We maintain strong corporate governance practices, many of which are described in this proxy statement, including a Board that is substantially comprised of independent directors elected on an annual basis, a majority vote standard in uncontested director elections, stockholders’ ability to call special meetings and the absence of a stockholder rights plan (poison pill). Additionally, the Board’s decision to seek stockholder approval of this exclusive forum provision was influenced by feedback received from the Company’s stockholders.
Although exclusive forum provisions such as the one we are proposing are becoming increasingly common, and we know of no reason a court in another state would not be willing to enforce its terms, no assurance can be given that all courts outside of Delaware will enforce the terms of the amendment and transfer any covered proceeding to the Delaware courts.

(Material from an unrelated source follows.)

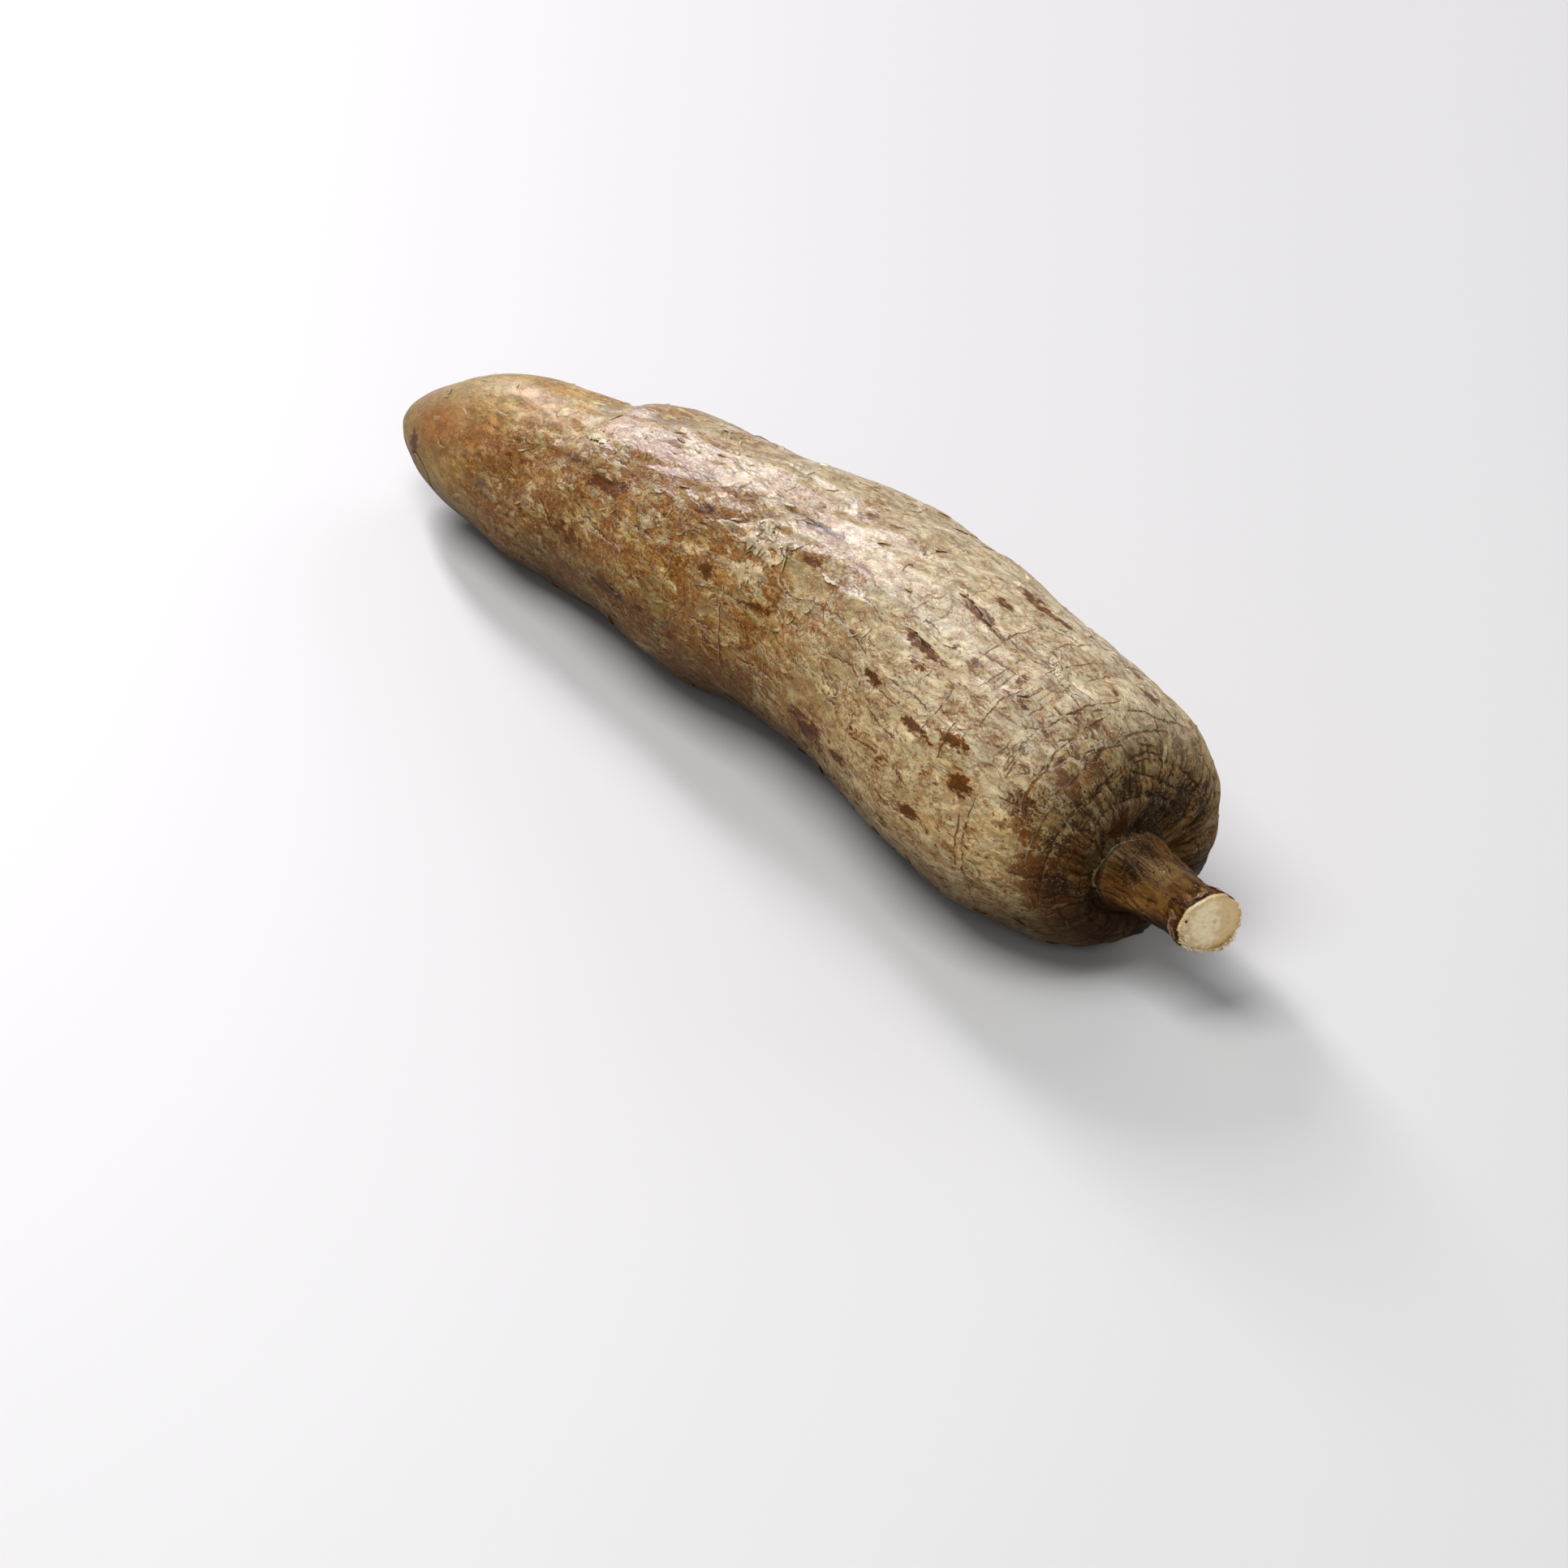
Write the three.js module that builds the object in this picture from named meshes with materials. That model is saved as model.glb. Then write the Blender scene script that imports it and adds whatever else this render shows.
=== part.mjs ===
// A cassava root lying on its side. It grew as one body: a rounded tail, a long barrel that thickens
// towards the head, a shoulder that folds into a dimple, and the short neck cut from its stem.
// Millimetres, +Z up. "Along" runs from the tail towards the neck, and "turn" is the angle round the
// root, from its +Y side over its top.
import * as THREE from 'three';

const { smoothstep } = THREE.MathUtils;

// Driving dimensions
const SEGMENTS = 84;
const TAIL_TIP = -169.5;
const HEAD_RADIUS = 32.5;
const SHOULDER_END = 128.8;
const NECK_RADIUS = 6.4;
const NECK_SIDE = -3.4;
const NECK_HEIGHT = 24;
const COLLAR_START = 147;
const COLLAR_FULL = 151;
const CUT_ALONG = 155;
const CUT_NORMAL = new THREE.Vector3(0.98, -0.177, -0.103);
const SLANT_START = 140;
const SURFACE_HEIGHT = 0;

// Sections of the root: along, radius, sideways place of the centre, height of the centre, and the
// rings up to the next section. Where the centre is lower than the radius, the root is pressed flat.
const SECTIONS = [
  [TAIL_TIP, 0, -10.9, 17.4, 1],
  [-168.5, 3.3, -10.7, 17.4, 1],
  [-164.5, 7.6, -9.6, 17.6, 1],
  [-158, 11.5, -8.3, 18.2, 2],
  [-140, 18.2, -5.9, 20.2, 2],
  [-125, 21.3, -4.8, 21.6, 2],
  [-110, 22.8, -3.9, 22.5, 2],
  [-95, 23.9, -2.5, 23.5, 3],
  [-78, 25.8, -0.8, 26.2, 2],
  [-60, 27.4, -0.3, 27.9, 3],
  [-35, 29.1, -0.4, 29.6, 3],
  [-10, 30.4, 2.2, 30.6, 3],
  [15, 31.4, 4, 31.2, 3],
  [40, 32.1, 1.8, 32.4, 3],
  [65, HEAD_RADIUS, -2.3, 32.2, 3],
  [85, 32.3, -4.1, 31.9, 2],
  [100, 31.4, -4.2, 31.3, 2],
  [110, 30.1, -3.8, 30.6, 2],
  [118, 27.8, -3, 29.8, 2],
  [124, 23.8, -2.6, 28.7, 2],
  [127.6, 18.6, -2.7, 27.4, 1],
  [SHOULDER_END, 15, -2.9, 26.2, 2],
  [127.2, 11.4, -3.2, 24.9, 1],
  [126.5, 10.3, -3.3, 24.3, 1],
  [127.6, 9.5, NECK_SIDE, NECK_HEIGHT, 1],
  [129.4, 8.7, NECK_SIDE, NECK_HEIGHT, 1],
  [133, 7.8, NECK_SIDE, NECK_HEIGHT, 2],
  [140, 6.9, NECK_SIDE, NECK_HEIGHT, 2],
  [COLLAR_START, NECK_RADIUS, NECK_SIDE, NECK_HEIGHT, 1],
  [149.5, 6.8, NECK_SIDE, NECK_HEIGHT, 1],
  [151.5, 7.3, NECK_SIDE, NECK_HEIGHT, 1],
  [153.8, 7.2, NECK_SIDE, NECK_HEIGHT, 1],
  [CUT_ALONG, 6.2, NECK_SIDE, NECK_HEIGHT],
];

// Slow swellings of the barrel: height, length along the root and lobes round it. They fade in
// between two radii of the section, so that the tip, the dimple and the neck stay clear of them.
const SWELLING_FADE = [9, 22];
const SWELLINGS = [
  { height: 0.35, length: 150, lobes: 2 },
  { height: 0.3, length: 95, lobes: 3 },
  { height: 0.3, length: 62, lobes: 1 },
  { height: 0.25, length: 41, lobes: 4 },
  { height: 0.2, length: 29, lobes: 5 },
];

// Ring furrows that the skin folded into as the root thickened. Each one runs part of the way
// round, with its middle at a turn in degrees.
const FURROWS = [
  { along: -88, depth: 1.1, width: 6, slant: 5, middle: 80, reach: 150 },
  { along: -18, depth: 0.5, width: 4, slant: -3, middle: 170, reach: 70 },
  { along: 42, depth: 0.5, width: 4, slant: 3, middle: 60, reach: 80 },
  { along: 92, depth: 0.7, width: 3.5, slant: -4, middle: 190, reach: 60 },
  { along: 108, depth: 0.8, width: 3, slant: 3, middle: 90, reach: 110 },
];

// Folds that run down the end face into the dimple. They deepen outside the foot of the neck and
// run out towards the shoulder, between these radii.
const END_FACE_START = 117;
const FOLDS_DEEPEN = [9, 11];
const FOLDS_RUN_OUT = [13, 24];
const DIMPLE_FOLDS = 11;
const DIMPLE_FOLD_DEPTH = 1;
const DIMPLE_FOLD_WIDTH = 0.13;

// Ridges that run along the neck from its foot, past the radii where the foot flares out, and
// lumps of the bark collar round the cut
const NECK_FOOT = [128, 133];
const FOOT_FLARE = [8, 9];
const NECK_RIDGES = 7;
const NECK_RIDGE_HEIGHT = 0.35;
const NECK_RIDGE_TWIST = 0.035;
const COLLAR_LUMPS = [2, 3, 5];
const COLLAR_LUMP_HEIGHT = 0.18;

const GOLDEN_TURN = Math.PI * (3 - Math.sqrt(5));
const FULL_TURN = 2 * Math.PI;

// Distance along the outline at each section, which the smooth curve through them is measured by
const OUTLINE_DISTANCES = SECTIONS.reduce((distances, section, index) => {
  if (index === 0) return [0];
  const before = SECTIONS[index - 1];
  const step = Math.hypot(section[0] - before[0], section[1] - before[1]);
  return [...distances, distances[index - 1] + step];
}, []);

// Slope of one column of the sections at a section, from the parabola through it and its neighbours
function slopeAt(index, column) {
  const last = SECTIONS.length - 1;
  const slope = (from) => (
    (SECTIONS[from + 1][column] - SECTIONS[from][column])
    / (OUTLINE_DISTANCES[from + 1] - OUTLINE_DISTANCES[from])
  );
  if (index === 0) return slope(0);
  if (index === last) return slope(last - 1);
  const before = OUTLINE_DISTANCES[index] - OUTLINE_DISTANCES[index - 1];
  const after = OUTLINE_DISTANCES[index + 1] - OUTLINE_DISTANCES[index];
  return (slope(index - 1) * after + slope(index) * before) / (before + after);
}

// One column of the sections between two of them, on a smooth curve
function columnBetween(index, share, column) {
  const span = OUTLINE_DISTANCES[index + 1] - OUTLINE_DISTANCES[index];
  const start = SECTIONS[index][column];
  const end = SECTIONS[index + 1][column];
  const leaving = slopeAt(index, column) * span;
  const arriving = slopeAt(index + 1, column) * span;
  const squared = share * share;
  const cubed = squared * share;
  return start * (2 * cubed - 3 * squared + 1) + leaving * (cubed - 2 * squared + share)
    + end * (3 * squared - 2 * cubed) + arriving * (cubed - squared);
}

function outlinePoint(index, share) {
  const [along, radius, side, height] = [0, 1, 2, 3].map((column) => columnBetween(index, share, column));
  return { along, radius, side, height };
}

// Rings of the root from tail to cut, each with the outward direction of its outline
function outlineRings() {
  const rings = [];
  for (let index = 0; index < SECTIONS.length - 1; index += 1) {
    const steps = SECTIONS[index][4];
    for (let step = index === 0 ? 1 : 0; step < steps; step += 1) {
      rings.push(outlinePoint(index, step / steps));
    }
  }
  rings.push(outlinePoint(SECTIONS.length - 2, 1));
  const start = outlinePoint(0, 0);
  return rings.map((ring, index) => {
    const before = rings[index - 1] ?? start;
    const after = rings[index + 1] ?? ring;
    const run = new THREE.Vector2(after.along - before.along, after.radius - before.radius).normalize();
    return { ...ring, outAlong: -run.y, outRadius: run.x };
  });
}

function wrapTurn(turn) {
  return turn - FULL_TURN * Math.round(turn / FULL_TURN);
}

function swellingHeight(ring, turn) {
  const sum = SWELLINGS.reduce((total, { height, length, lobes }, index) => (
    total + height * Math.sin(FULL_TURN * ring.along / length + lobes * turn + (index + 1) * GOLDEN_TURN)
  ), 0);
  return sum * smoothstep(ring.radius, ...SWELLING_FADE);
}

function furrowHeight(ring, turn) {
  return FURROWS.reduce((total, { along, depth, width, slant, middle, reach }) => {
    const fromMiddle = wrapTurn(turn - THREE.MathUtils.degToRad(middle));
    const share = Math.min(1, Math.abs(fromMiddle) / THREE.MathUtils.degToRad(reach));
    const distance = (ring.along - along - slant * Math.sin(fromMiddle)) / width;
    return total - depth * Math.exp(-distance * distance) * Math.cos(share * Math.PI / 2) ** 2;
  }, 0);
}

// Narrow folds on the end face at uneven angles, deepest at the foot of the neck
function dimpleFoldHeight(ring, turn) {
  if (ring.along < END_FACE_START) return 0;
  const outsideFoot = smoothstep(ring.radius, ...FOLDS_DEEPEN);
  const insideShoulder = 1 - smoothstep(ring.radius, ...FOLDS_RUN_OUT);
  let height = 0;
  for (let fold = 0; fold < DIMPLE_FOLDS; fold += 1) {
    const place = (fold + 0.35 * Math.sin(fold * GOLDEN_TURN)) * FULL_TURN / DIMPLE_FOLDS;
    const depth = DIMPLE_FOLD_DEPTH * (0.7 + 0.3 * Math.cos(2 * fold * GOLDEN_TURN));
    const distance = wrapTurn(turn - place) / DIMPLE_FOLD_WIDTH;
    height -= depth * Math.exp(-distance * distance);
  }
  return height * outsideFoot * insideShoulder;
}

function neckHeight(ring, turn) {
  const pastFoot = smoothstep(ring.along, ...NECK_FOOT) * (1 - smoothstep(ring.radius, ...FOOT_FLARE));
  const onCollar = smoothstep(ring.along, COLLAR_START, COLLAR_FULL);
  const twisted = turn + NECK_RIDGE_TWIST * (ring.along - SHOULDER_END);
  const ridges = NECK_RIDGE_HEIGHT * Math.sin(NECK_RIDGES * twisted + Math.sin(2 * turn));
  const lumps = COLLAR_LUMPS.reduce((total, lobes, index) => (
    total + COLLAR_LUMP_HEIGHT * Math.sin(lobes * turn + (index + 1) * GOLDEN_TURN)
  ), 0);
  return pastFoot * ridges * (1 - onCollar) + onCollar * lumps;
}

function surfacePoint(ring, turn) {
  const bodyHeight = swellingHeight(ring, turn) + furrowHeight(ring, turn);
  const height = bodyHeight + dimpleFoldHeight(ring, turn) + neckHeight(ring, turn);
  const radius = ring.radius + height * ring.outRadius;
  const point = new THREE.Vector3(
    ring.along + height * ring.outAlong,
    ring.side + radius * Math.cos(turn),
    ring.height + radius * Math.sin(turn),
  );
  const slanted = smoothstep(ring.along, SLANT_START, CUT_ALONG);
  const offAxis = (point.y - ring.side) * CUT_NORMAL.y + (point.z - ring.height) * CUT_NORMAL.z;
  point.x -= slanted * offAxis / CUT_NORMAL.x;
  point.z = Math.max(point.z, SURFACE_HEIGHT);
  return point;
}

function rootGeometry() {
  const rings = outlineRings();
  const positions = [];
  const triangles = [];
  const tail = outlinePoint(0, 0);
  const cut = rings[rings.length - 1];
  positions.push(tail.along, tail.side, tail.height);
  rings.forEach((ring) => {
    for (let segment = 0; segment < SEGMENTS; segment += 1) {
      positions.push(...surfacePoint(ring, FULL_TURN * segment / SEGMENTS).toArray());
    }
  });
  positions.push(cut.along, cut.side, cut.height);
  const vertex = (ring, segment) => 1 + ring * SEGMENTS + (segment % SEGMENTS);
  const cutCentre = positions.length / 3 - 1;
  for (let segment = 0; segment < SEGMENTS; segment += 1) {
    triangles.push(0, vertex(0, segment + 1), vertex(0, segment));
    triangles.push(cutCentre, vertex(rings.length - 1, segment), vertex(rings.length - 1, segment + 1));
    for (let ring = 0; ring < rings.length - 1; ring += 1) {
      const corners = [
        vertex(ring, segment),
        vertex(ring, segment + 1),
        vertex(ring + 1, segment + 1),
        vertex(ring + 1, segment),
      ];
      triangles.push(corners[0], corners[1], corners[2], corners[0], corners[2], corners[3]);
    }
  }
  const geometry = new THREE.BufferGeometry();
  geometry.setAttribute('position', new THREE.Float32BufferAttribute(positions, 3));
  geometry.setIndex(triangles);
  geometry.computeVertexNormals();
  return geometry;
}

// The origin goes to the middle of the root's box, on the surface that it lies on
function centreOnSurface(geometry) {
  geometry.computeBoundingBox();
  const { min, max } = geometry.boundingBox;
  geometry.translate(-(min.x + max.x) / 2, -(min.y + max.y) / 2, -min.z);
}

function cassavaSkin() {
  return new THREE.MeshStandardMaterial({ color: '#b08a58', roughness: 0.5, metalness: 0 });
}

const geometry = rootGeometry();
centreOnSurface(geometry);
const root = new THREE.Mesh(geometry, cassavaSkin());
root.name = 'cassava_root';
const part = new THREE.Group();
part.add(root);

export default part;
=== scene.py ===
# %% [markdown]
# A waxed cassava root, lying on its side.
# The root is one body, so the packed model gives one solid. It fixes the size and the place, and it
# is too coarse to look at. This lesson grows a fine skin from the same few sections, creases it,
# paints it by formula, and adds what stands off the skin: loose flakes, torn bark and frayed fibres.

# %% Load the fixed frame
import itertools
import math

import bpy
import numpy as np
from mathutils import Euler, Matrix, Vector


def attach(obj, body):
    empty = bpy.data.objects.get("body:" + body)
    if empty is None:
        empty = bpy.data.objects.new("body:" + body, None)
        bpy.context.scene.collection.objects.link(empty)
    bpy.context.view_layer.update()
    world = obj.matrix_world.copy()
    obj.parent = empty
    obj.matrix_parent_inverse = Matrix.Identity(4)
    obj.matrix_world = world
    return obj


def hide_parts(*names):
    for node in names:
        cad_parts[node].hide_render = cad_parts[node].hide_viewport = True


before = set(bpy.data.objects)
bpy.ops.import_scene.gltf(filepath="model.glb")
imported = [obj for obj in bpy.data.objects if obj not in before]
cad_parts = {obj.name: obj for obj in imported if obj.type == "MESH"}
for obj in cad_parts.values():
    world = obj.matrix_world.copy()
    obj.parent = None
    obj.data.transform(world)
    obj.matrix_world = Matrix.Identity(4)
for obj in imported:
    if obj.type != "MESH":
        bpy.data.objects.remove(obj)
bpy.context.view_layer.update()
scene = bpy.context.scene
MM = 0.001

# %% [markdown]
# The camera comes first, because everything is judged through it. A long lens from well back keeps
# the root's two ends in proportion. It looks down past the cut end, a little rolled.
# An empty at the aim point could steer it with a constraint, but angles and a distance say the same
# in numbers that can be read and changed.

# %% Place the camera
VIEW_AZIMUTH = 57.83
VIEW_ELEVATION = 29.15
VIEW_ROLL = -1.52
VIEW_DISTANCE = 1.3407
VIEW_AIM = Vector((0.0267, -0.0229, 0.0027))
LENS = 135.4
SENSOR = 36.0

turned = Euler((math.radians(90 - VIEW_ELEVATION), 0, math.radians(VIEW_AZIMUTH))).to_matrix()
turned = turned @ Matrix.Rotation(math.radians(VIEW_ROLL), 3, "Z")
camera_data = bpy.data.cameras.new("studio_camera")
camera_data.lens = LENS
camera_data.sensor_width = SENSOR
camera = bpy.data.objects.new("studio_camera", camera_data)
camera.matrix_world = Matrix.Translation(VIEW_AIM + turned @ Vector((0, 0, VIEW_DISTANCE))) @ turned.to_4x4()
scene.collection.objects.link(camera)
scene.camera = camera
print("camera at", tuple(round(value, 3) for value in camera.matrix_world.translation))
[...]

Exhibit B of this proxy statement sets forth the proposed Certificate of Amendment to the Amended and Restated Certificate of Incorporation. If this proposal is approved by our stockholders, the Certificate of Amendment will be effective upon filing with the Secretary of State of the State of Delaware, which we intend to do promptly after stockholder approval is obtained.
The Board of Directors unanimously recommends a vote “FOR” the approval of the amendment to our Amended and Restated Certificate of Incorporation to designate Delaware Chancery Court as the exclusive forum for certain legal actions.